Interpretation of ventilator pressures is difficult, as in the trigger ventilation technique weaning was undertaken at lower peak inspiratory pressures. In Plymouth, trigger ventilated infants entered in the trial had slightly lower peak inspiratory pressures in the first 72 hours, consistent with the different weaning policy. However, as the duration of ventilation did not differ between the groups, it is reasonable to conclude that there was no systematic bias in the application of ventilation.
Information on the postnatal use of steroids was collected in the trial. There was no difference in the proportion of infants receiving postnatal steroids (25.5% v 26.0%), nor in the postnatal age at which they were first administered (median 15v 17 days). There is therefore no evidence of bias resulting from their use.
The use of CPAP for weaning from ventilation has not been demonstrated to reduce chronic lung disease in randomised controlled trials. The paper Yadav cites discusses the possible benefits of a policy of early use of nasal CPAP. This is not relevant to the trigger trial, as infants recruited were by definition already being ventilated. I would also like to qualify Yadav's statement that we found an increased risk of pneumothorax in infants less than 28 weeks gestation. The difference was not statistically significant, suggesting that the observed difference may have occurred as a result of chance.

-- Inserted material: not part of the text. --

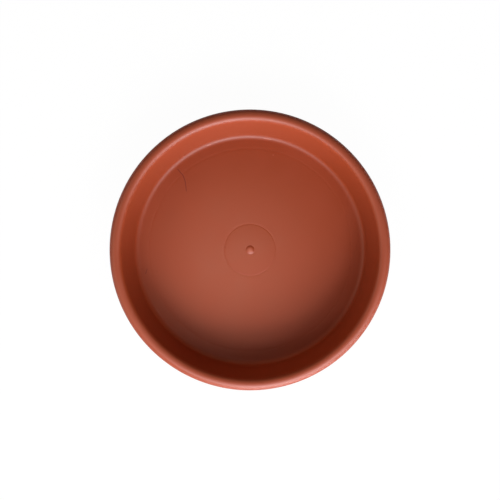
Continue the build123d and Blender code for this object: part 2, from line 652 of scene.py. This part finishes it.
@dataclass
class SaucerMoulding:
    """The saucer itself: floor, foot ring, wall, rolled rim, skirt, pad, nub and gate."""

    rim_radius: float
    height: float
    thickness: float = 1.8 * MM
    wall_slope: float = radians(76.0)
    corner_radius: float = 4.3 * MM
    crown_inner: float = 3.9 * MM
    crown_outer: float = 5.2 * MM
    skirt_length: float = 4.0 * MM
    skirt_draft: float = radians(2.0)
    lip_rounding: float = 0.5 * MM
    foot_inset: float = 10.6 * MM
    foot_width: float = 2.4 * MM
    foot_height: float = 1.0 * MM
    foot_draft: float = radians(20.0)
    foot_rounding: float = 0.25 * MM
    pad_radius: float = 19.2 * MM
    pad_rise: float = 0.6 * MM
    nub_radius: float = 3.3 * MM
    nub_rise: float = 1.0 * MM
    gate_radius: float = 1.5 * MM
    gate_length: float = 0.5 * MM
    sink_width: float = 2.8 * MM
    sink_depth: float = 0.05 * MM
    witness_step: float = 0.35 * MM
    witness_width: float = 1.7 * MM
    witness_depth: float = 0.085 * MM
    segments: int = 288
    smooth_under: float = radians(25.0)
    faces_up_over: float = 0.01
    name: str = "saucer_moulding"

    @property
    def floor_top(self) -> float:
        """Level of the floor that a pot stands on."""
        return self.foot_height + self.thickness

    @property
    def skirt_run(self) -> Vector:
        """The skirt's straight part, from the crown down to the lip."""
        return Vector((sin(self.skirt_draft), -cos(self.skirt_draft))) * self.skirt_length

    @property
    def crest_radius(self) -> float:
        """Distance from the axis at which the rim stands highest."""
        return self.rim_radius - self.crown_outer * cos(self.skirt_draft) - self.skirt_run.x

    @property
    def inner_centre(self) -> Vector:
        """Radius and level of the middle of the crown's arc towards the dish."""
        return Vector((self.crest_radius, self.height - self.crown_inner))

    @property
    def outer_centre(self) -> Vector:
        """Radius and level of the middle of the crown's arc towards the skirt."""
        return Vector((self.crest_radius, self.height - self.crown_outer))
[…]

The trial therefore shows no evidence of bias, and the finding that patient triggered ventilation has no additional benefit over intermittent mandatory ventilation using the ventilators and techniques studied remains valid. The trial cannot assist clinicians in their choice of other modalities of support such as early use of CPAP or postnatal steroid use, and is applicable both to growth retarded as well as appropriately grown preterm infants.